Öte yandan, şu hususu da önemle vurgulamak gerekiyor: Avukatlık mesleği çok yönlü saldırılarla karşı karşıyadır. İktidarın sistemli bir planı olarak işledi bu saldırılar. Nitekim, yargıyı ele geçirme amacının bir boyutu da yargı dengesinde savunmayı zayıflatmaktı. Açılan niteliksiz hukuk fakülteleri, paralel baro girişimleri, enflasyonun altında ezilen asgari ücret tarifeleri ve onlarca diğer sorun; bunların hepsi iktidarın bu uzun vadeli planı kapsamında anlaşılmalıdır.

2015 yılından bu yana avukatlara yönelik en büyük saldırılardan biri de ruhsat gasplarıyla gerçekleşiyor. Bu süreçte Avukatlık Kanunu'nun 5'inci maddesi gerekçe gösterilerek yüzlerce avukatın ruhsatı iptal edilmiştir. Kaldı ki iptal gerekçesi yapılan yargılamaların büyük bir kısmı söz konusu yasal düzenlemenin kapsamında dahi değildir. Çoğu siyasi nitelikte olan bu iptal kararlarıyla avukatlar sosyal ve ekonomik ölüme itilmektedir. Bu şekilde yüzlerce avukatın masumiyet karinesi ve çalışma hakkı ihlal edilmektedir. Bu hukuksuz uygulamadan da bir an önce dönülmelidir.

Sayın Genel Kurul, bu Mecliste avukatlıktan gelen 125 milletvekili var. Son sözüm, avukat olan iktidar milletvekillerine. Daha düne kadar yan yana durduğunuz meslektaşlarınızın sorunlarına ne çabuk kör oldunuz, ne çabuk adapte oldunuz bu şatafat ve refah düzenine, her biriniz ne çabuk unuttunuz bu mesleğin onurunu ve haysiyetini!
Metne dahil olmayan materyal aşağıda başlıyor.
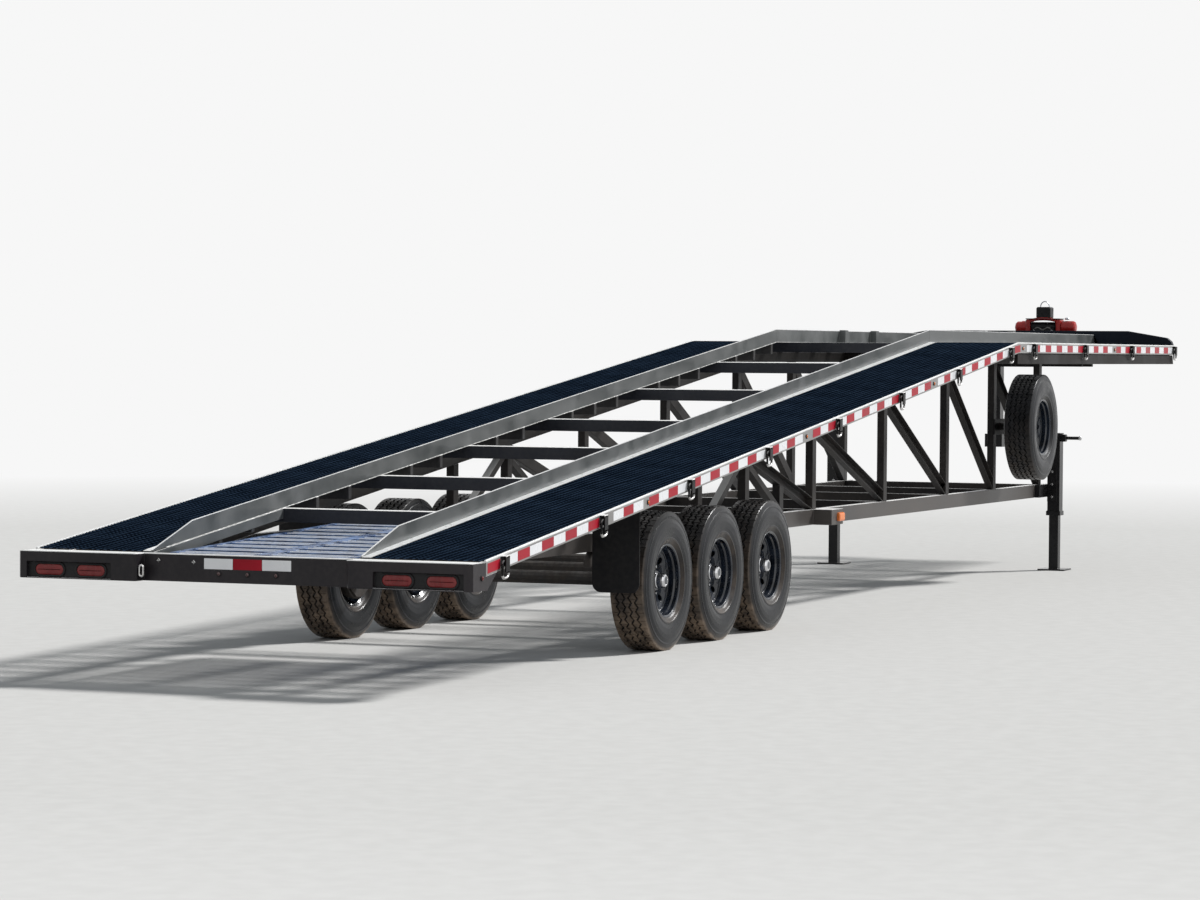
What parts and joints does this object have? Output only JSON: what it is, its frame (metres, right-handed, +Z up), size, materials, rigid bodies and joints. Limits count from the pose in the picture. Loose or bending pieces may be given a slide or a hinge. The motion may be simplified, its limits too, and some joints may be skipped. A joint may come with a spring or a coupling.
{
  "type": "wedge car hauler trailer",
  "caption": "Gooseneck car hauler trailer with wedge runways of expanded metal over a truss frame, single-tyre axles, a hanging spare wheel and parking jacks.",
  "frame": {"origin": "on the ground under the middle of the trailer", "axes": "+X forward to the gooseneck, +Y to the left side, +Z up"},
  "size_m": [14.98, 2.651, 2.199],
  "materials": {
    "frame_paint": "satin charcoal-black frame paint",
    "rail_paint": "grey metallic paint on rails and bumper",
    "deck_paint": "blue-black paint on raised expanded metal",
    "gloss_black": "gloss black paint",
    "wheel_paint": "gloss black wheel paint with a silver hub cap",
    "tyre": "dusty tread and sidewall",
    "rubber": "moulded rubber sheet",
    "lamp_red": "red lens",
    "lamp_amber": "amber lens",
    "ring_steel": "black plate with worn bright edges",
    "ramp_steel": "bare reflective metal",
    "winch_paint": "red and black winch paint"
  },
  "bodies": {
    "trailer": {"axles": "frame_paint", "coupler": "frame_paint", "deck_cross_members": "rail_paint", "deck_edge_beams": "frame_paint", "deck_inner_rails": "rail_paint", "deck_joists": "frame_paint", "deck_side_rails": "rail_paint", "frame_cross_members": "frame_paint", "front_header": "deck_paint", "jack_cranks": "gloss_black", "jack_legs": "gloss_black", "jack_tubes": "gloss_black", "leaf_springs": "frame_paint", "loading_ramps": "ramp_steel", "lower_rails": "frame_paint", "marker_lamps": "lamp_amber", "mud_flap_bars": "frame_paint", "mud_flaps": "rubber", "neck_cross_beams": "frame_paint", "neck_rails": "frame_paint", "ramp_bearers": "frame_paint", "ramp_decking": "deck_paint", "ramp_frame_rails": "frame_paint", "ramp_inner_rails": "rail_paint", "ramp_joists": "frame_paint", "ramp_side_rails": "rail_paint", "rear_bumper": "rail_paint", "spare_carrier": "frame_paint", "spare_tyre": "tyre", "spare_wheel": "wheel_paint", "spring_hangers": "frame_paint", "tail_lamps": "lamp_red", "tie_down_rings": "ring_steel", "truss_diagonals": "frame_paint", "truss_posts": "frame_paint", "upper_decking": "deck_paint", "winch": "winch_paint", "winch_shelf": "gloss_black"},
    "wheel_rear_left": {"wheel_rear_left": "wheel_paint", "tyre_rear_left": "tyre"},
    "wheel_rear_right": {"wheel_rear_right": "wheel_paint", "tyre_rear_right": "tyre"},
    "wheel_middle_left": {"wheel_middle_left": "wheel_paint", "tyre_middle_left": "tyre"},
    "wheel_middle_right": {"wheel_middle_right": "wheel_paint", "tyre_middle_right": "tyre"},
    "wheel_front_left": {"wheel_front_left": "wheel_paint", "tyre_front_left": "tyre"},
    "wheel_front_right": {"wheel_front_right": "wheel_paint", "tyre_front_right": "tyre"}
  },
  "joints": [
    {"name": "rear_left_roll", "type": "hinge", "parent": "trailer", "child": "wheel_rear_left", "pos_m": [-4.296, 1, 0.403], "axis": [0, 1, 0], "continuous": true},
    {"name": "rear_right_roll", "type": "hinge", "parent": "trailer", "child": "wheel_rear_right", "pos_m": [-4.296, -1, 0.403], "axis": [0, 1, 0], "continuous": true},
    {"name": "middle_left_roll", "type": "hinge", "parent": "trailer", "child": "wheel_middle_left", "pos_m": [-3.415, 1, 0.403], "axis": [0, 1, 0], "continuous": true},
    {"name": "middle_right_roll", "type": "hinge", "parent": "trailer", "child": "wheel_middle_right", "pos_m": [-3.415, -1, 0.403], "axis": [0, 1, 0], "continuous": true},
    {"name": "front_left_roll", "type": "hinge", "parent": "trailer", "child": "wheel_front_left", "pos_m": [-2.534, 1, 0.403], "axis": [0, 1, 0], "continuous": true},
    {"name": "front_right_roll", "type": "hinge", "parent": "trailer", "child": "wheel_front_right", "pos_m": [-2.534, -1, 0.403], "axis": [0, 1, 0], "continuous": true}
  ]
}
Unutmayın, iktidar partisi olarak bu mesleğin sorunlarını çözme sorumluluğu da sorunların büyümesinin vebali de sizlerin boynundadır. Karar verin, ya vicdanlarınızın sesine kulak vereceksiniz ya da menfaatlerinizin esiri olmaya devam edeceksiniz.